Seeing this connection shows how software testing borrows proven quality assurance ideas from physical product manufacturing.
Common Pitfalls
#1Starting testing only after coding is complete.
Wrong approach:Complete all coding, then begin all testing phases in sequence.
Correct approach:Plan and perform testing activities alongside each development phase, starting with reviews of requirements and design.
Root cause:Misunderstanding that testing is a separate, final step rather than integrated with development.
#2Treating verification and validation as the same activity.
Wrong approach:Run all tests only on the finished software without reviewing documents or designs.
Correct approach:Perform verification through reviews and inspections early, and validation through actual testing of running software later.
Root cause:Confusing terminology and lack of clarity on different testing goals.
#3Using the V-Model for projects with frequently changing requirements.
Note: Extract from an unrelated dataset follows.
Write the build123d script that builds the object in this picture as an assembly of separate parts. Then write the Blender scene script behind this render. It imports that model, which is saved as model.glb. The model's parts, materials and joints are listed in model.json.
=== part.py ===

Wrong approach:Apply the V-Model strictly in a startup project where requirements evolve every week.
Correct approach:Use Agile or iterative testing models that accommodate changing requirements and continuous feedback.
Root cause:Not recognizing the V-Model's rigidity and its best fit for stable projects.
Key Takeaways
The V-Model links each development phase with a matching testing phase to ensure quality throughout the project.
Verification checks correctness early through reviews, while validation tests the running software to meet user needs.
Testing is planned and executed alongside development, not just after coding is finished.
The V-Model works best for projects with clear, stable requirements but is less flexible for changing environments.
Modern practices can adapt V-Model principles to maintain discipline while supporting faster, iterative development.